Smith is pretty meta in her approach and plays around a bit with the conventions of detective novels. Her heroine is not a detective (although this is nothing new in the genre) and not always very good at detecting. Still, the identity of the murderer is usually pretty clear and Smith isn’t interested in sudden twists – outwitting the reader is not her aim here. Every novel denies the reader a comfortable ending. The guilty often profit from their crimes; sometimes, the innocent are imprisoned.

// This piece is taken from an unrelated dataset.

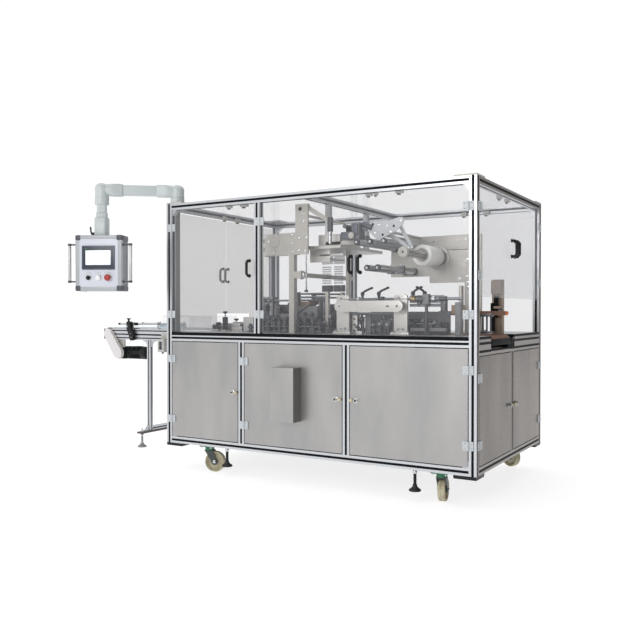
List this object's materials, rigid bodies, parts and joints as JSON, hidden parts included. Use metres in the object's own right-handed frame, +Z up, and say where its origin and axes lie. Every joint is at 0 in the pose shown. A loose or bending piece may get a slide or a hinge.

Crime fiction is not really perceived as ‘women’s fiction’ and yet some of its greatest practitioners have been women. Perhaps, Loretta suggests, that is why it is looked down upon. In Don’t Leave Me This Way one of her lovers, Robert, sneers when she tells him she’s going to set up a course on female crime writers: he doesn’t believe that Agatha Christie is a fit subject for academic study (now that dates the novel! Things have moved on a lot since then). Later, she discusses the writers she’ll include on the course with a colleague:
‘[...] If it’s Americans you’re after, how about Sara Paretsky?’
‘I’ve got her. She’s wonderful.’
‘Amanda Cross?’
‘Oh, maybe.’ The conversation was having a calming effect on Loretta, and she elaborated. ‘I’m not so sure about academic mysteries. I tried one by Joan Smith the other day and she got all the details wrong...’
Guffaw. These novels aren’t great forgotten masterpieces, though I miss the characters, but I can only say that they hit the spot for me and if you see them, try them.